-- start Supplied data --
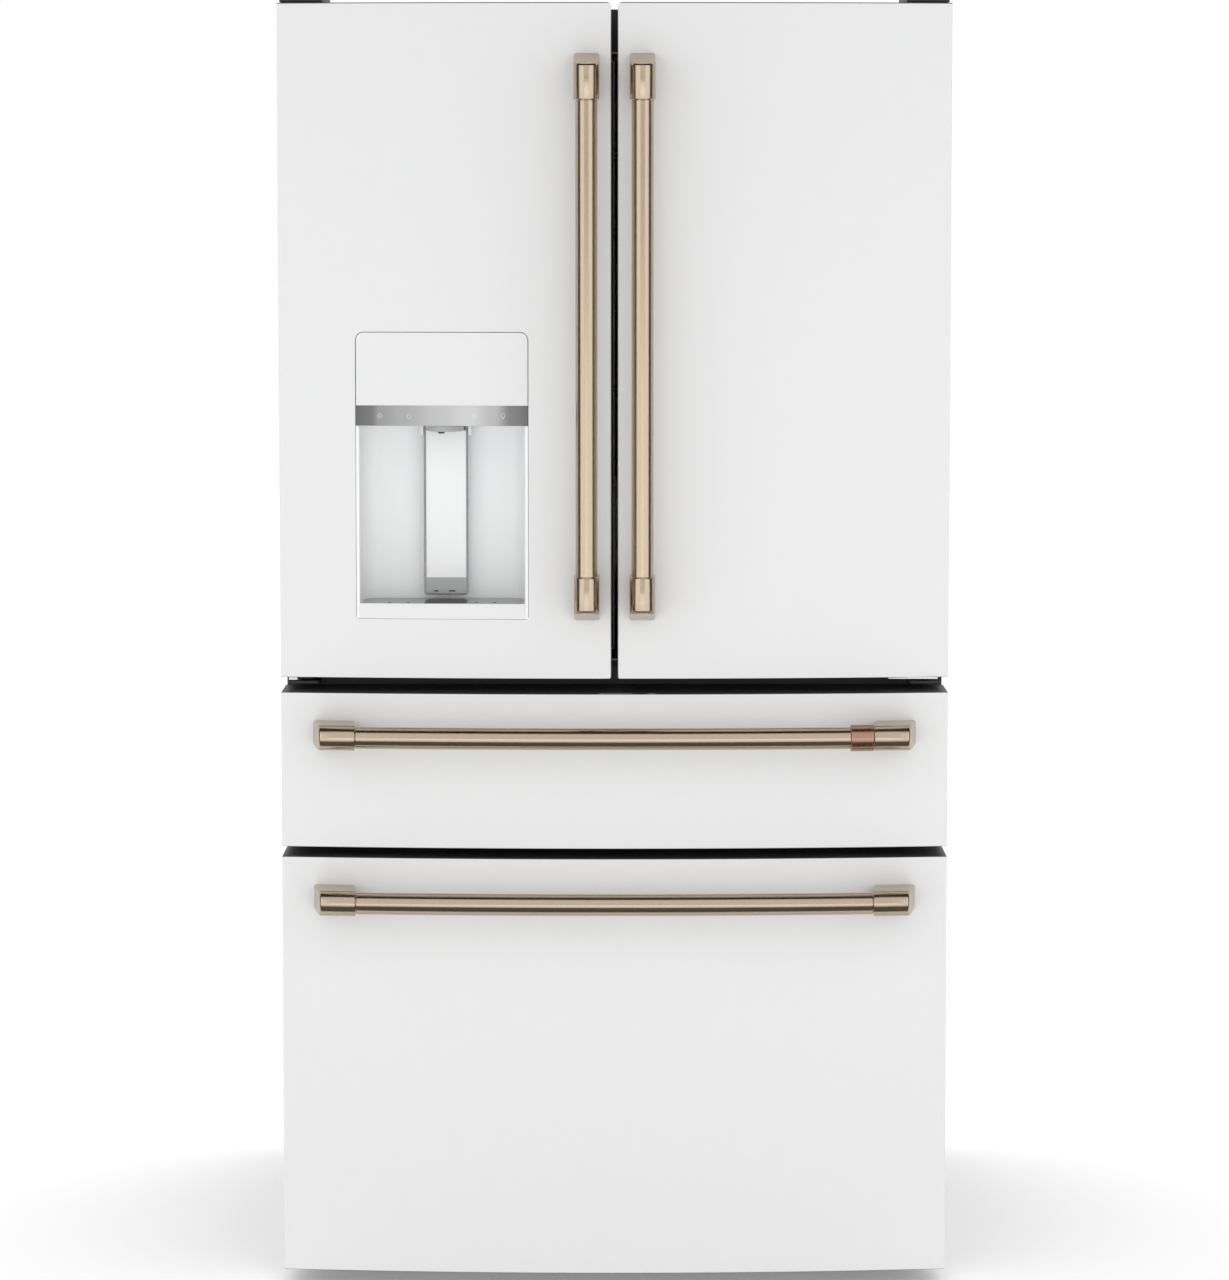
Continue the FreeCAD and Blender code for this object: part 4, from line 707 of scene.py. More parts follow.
# lever: a white panel in a thin chrome frame, with a grey foot
LEVER_FRONT, LEVER_REAR = -334.0, -328.0
LEVER_FOOT, LEVER_TOP = span("dispenser_paddle")[4:]
lx0, lx1 = LEVER_X - 30, LEVER_X + 30
bm = bmesh.new()
prism(bm, rounded(lx0 + 2.2, lx1 - 2.2, LEVER_FOOT + 2.2, LEVER_TOP - 1, (2.4, 2.4, 1, 1)),
      LEVER_FRONT + 1.4, LEVER_REAR, "y")
piece("lever_panel", "dispenser_lever", bm, BRIGHT, "dispenser_paddle", bevel=0.3, segments=2)
bm = bmesh.new()
profile = [(0.5, LEVER_FRONT), (0, LEVER_FRONT + 0.6), (0, LEVER_REAR - 0.5), (0.5, LEVER_REAR), (2.0,
        LEVER_REAR),
           (2.5, LEVER_REAR - 0.5), (2.5, LEVER_FRONT + 0.6), (2.0, LEVER_FRONT)]
border(bm, (lx0, lx1), (LEVER_FOOT, LEVER_TOP), profile, 4.4)
lathe(bm, ((LEVER_X - 34.4, 1.8), (LEVER_X - 34.2, 2.4), (LEVER_X + 34.2, 2.4), (LEVER_X + 34.4, 1.8)),
      (-331, 1179), "x", 20)
piece("lever_frame", "dispenser_lever", bm, CHROME)
bm = bmesh.new()
block(bm, (lx0 + 3.4, lx1 - 3.4), (LEVER_FRONT + 0.3, LEVER_FRONT + 1.8), (LEVER_FOOT + 3.2,
        LEVER_FOOT + 24), 1.0, "y")
piece("lever_foot", "dispenser_lever", bm, GREY, bevel=0.3, segments=2)
# two black blocks on the lever's foot stand in for its slots: painted shade of openings that are not cut
bm = bmesh.new()
for a, b in ((-17, -11), (3.5, 12.5)):
    block(bm, (LEVER_X + a, LEVER_X + b), (LEVER_FRONT - 0.1, LEVER_FRONT + 0.8), (LEVER_FOOT + 4.6,
            LEVER_FOOT + 6.4), 0.8, "y")
piece("lever_slot_shade", "dispenser_lever", bm, BLACK)

# tray
TRAY_BACK, TRAY_TOP = span("dispenser_tray")[3], span("dispenser_tray")[5]
tx0, tx1 = NICHE_L + 0.2, NICHE_R - 0.2
bm = bmesh.new()


def tray_outline(inset, corner, rear):
    front = [(x, y) for x, y in bowed_outline(tx0 + inset, tx1 - inset, -360, 0.5 + inset * 0.6, 1.0,
                                              24)][1:-1]
    rear_arc = []
    for i in range(9):
        angle = math.radians(90 * i / 8)
        rear_arc.append((tx1 - 4.8 - inset - corner * (1 - math.cos(angle)),
                         rear - corner * (1 - math.sin(angle))))
    for i in range(9):
        angle = math.radians(90 - 90 * i / 8)
        rear_arc.append((tx0 + 4.8 + inset + corner * (1 - math.cos(angle)),
                         rear - corner * (1 - math.sin(angle))))
    shoulder = bow(tx1) + 2
    return front + [(tx1 - inset, shoulder), (tx1 - 4.8 - inset, shoulder + 0.4)] + rear_arc + [
        (tx0 + 4.8 + inset, bow(tx0) + 2.4), (tx0 + inset, bow(tx0) + 2)]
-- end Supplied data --
* [Brief]:
Every line of the data above should be reproduced word for word.

* [Answer to the task]:
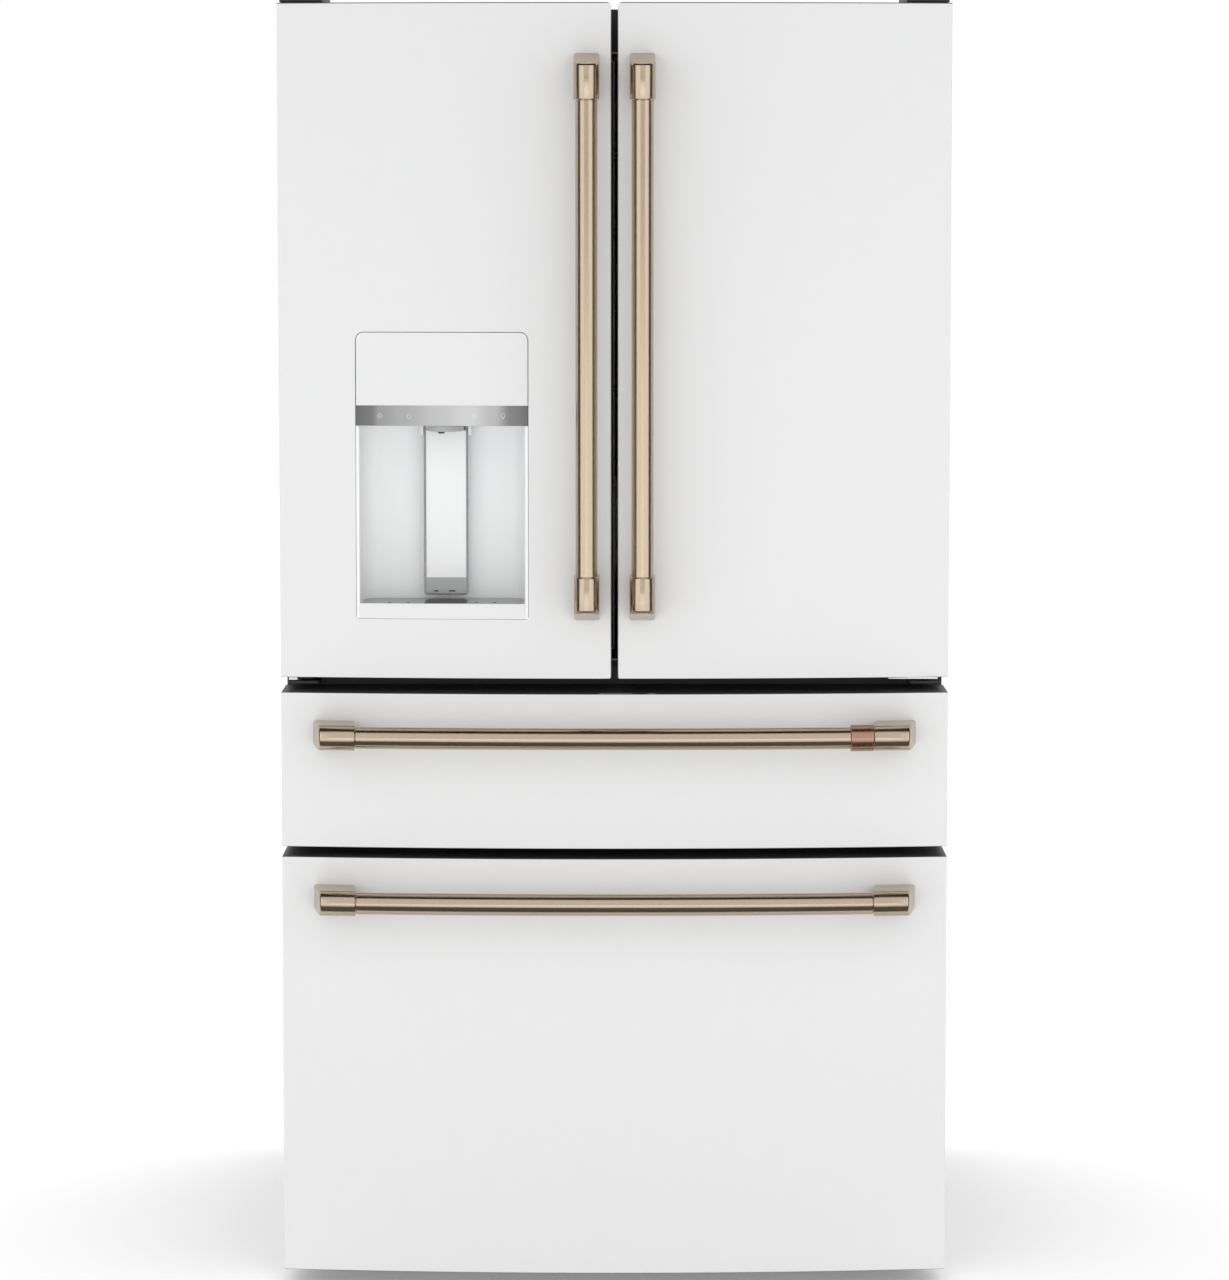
Continue the FreeCAD and Blender code for this object: part 4, from line 707 of scene.py. More parts follow.
# lever: a white panel in a thin chrome frame, with a grey foot
LEVER_FRONT, LEVER_REAR = -334.0, -328.0
LEVER_FOOT, LEVER_TOP = span("dispenser_paddle")[4:]
lx0, lx1 = LEVER_X - 30, LEVER_X + 30
bm = bmesh.new()
prism(bm, rounded(lx0 + 2.2, lx1 - 2.2, LEVER_FOOT + 2.2, LEVER_TOP - 1, (2.4, 2.4, 1, 1)),
      LEVER_FRONT + 1.4, LEVER_REAR, "y")
piece("lever_panel", "dispenser_lever", bm, BRIGHT, "dispenser_paddle", bevel=0.3, segments=2)
bm = bmesh.new()
profile = [(0.5, LEVER_FRONT), (0, LEVER_FRONT + 0.6), (0, LEVER_REAR - 0.5), (0.5, LEVER_REAR), (2.0,
        LEVER_REAR),
           (2.5, LEVER_REAR - 0.5), (2.5, LEVER_FRONT + 0.6), (2.0, LEVER_FRONT)]
border(bm, (lx0, lx1), (LEVER_FOOT, LEVER_TOP), profile, 4.4)
lathe(bm, ((LEVER_X - 34.4, 1.8), (LEVER_X - 34.2, 2.4), (LEVER_X + 34.2, 2.4), (LEVER_X + 34.4, 1.8)),
      (-331, 1179), "x", 20)
piece("lever_frame", "dispenser_lever", bm, CHROME)
bm = bmesh.new()
block(bm, (lx0 + 3.4, lx1 - 3.4), (LEVER_FRONT + 0.3, LEVER_FRONT + 1.8), (LEVER_FOOT + 3.2,
        LEVER_FOOT + 24), 1.0, "y")
piece("lever_foot", "dispenser_lever", bm, GREY, bevel=0.3, segments=2)
# two black blocks on the lever's foot stand in for its slots: painted shade of openings that are not cut
bm = bmesh.new()
for a, b in ((-17, -11), (3.5, 12.5)):
    block(bm, (LEVER_X + a, LEVER_X + b), (LEVER_FRONT - 0.1, LEVER_FRONT + 0.8), (LEVER_FOOT + 4.6,
            LEVER_FOOT + 6.4), 0.8, "y")
piece("lever_slot_shade", "dispenser_lever", bm, BLACK)

# tray
TRAY_BACK, TRAY_TOP = span("dispenser_tray")[3], span("dispenser_tray")[5]
tx0, tx1 = NICHE_L + 0.2, NICHE_R - 0.2
bm = bmesh.new()


def tray_outline(inset, corner, rear):
    front = [(x, y) for x, y in bowed_outline(tx0 + inset, tx1 - inset, -360, 0.5 + inset * 0.6, 1.0,
                                              24)][1:-1]
    rear_arc = []
    for i in range(9):
        angle = math.radians(90 * i / 8)
        rear_arc.append((tx1 - 4.8 - inset - corner * (1 - math.cos(angle)),
                         rear - corner * (1 - math.sin(angle))))
    for i in range(9):
        angle = math.radians(90 - 90 * i / 8)
        rear_arc.append((tx0 + 4.8 + inset + corner * (1 - math.cos(angle)),
                         rear - corner * (1 - math.sin(angle))))
    shoulder = bow(tx1) + 2
    return front + [(tx1 - inset, shoulder), (tx1 - 4.8 - inset, shoulder + 0.4)] + rear_arc + [
        (tx0 + 4.8 + inset, bow(tx0) + 2.4), (tx0 + inset, bow(tx0) + 2)]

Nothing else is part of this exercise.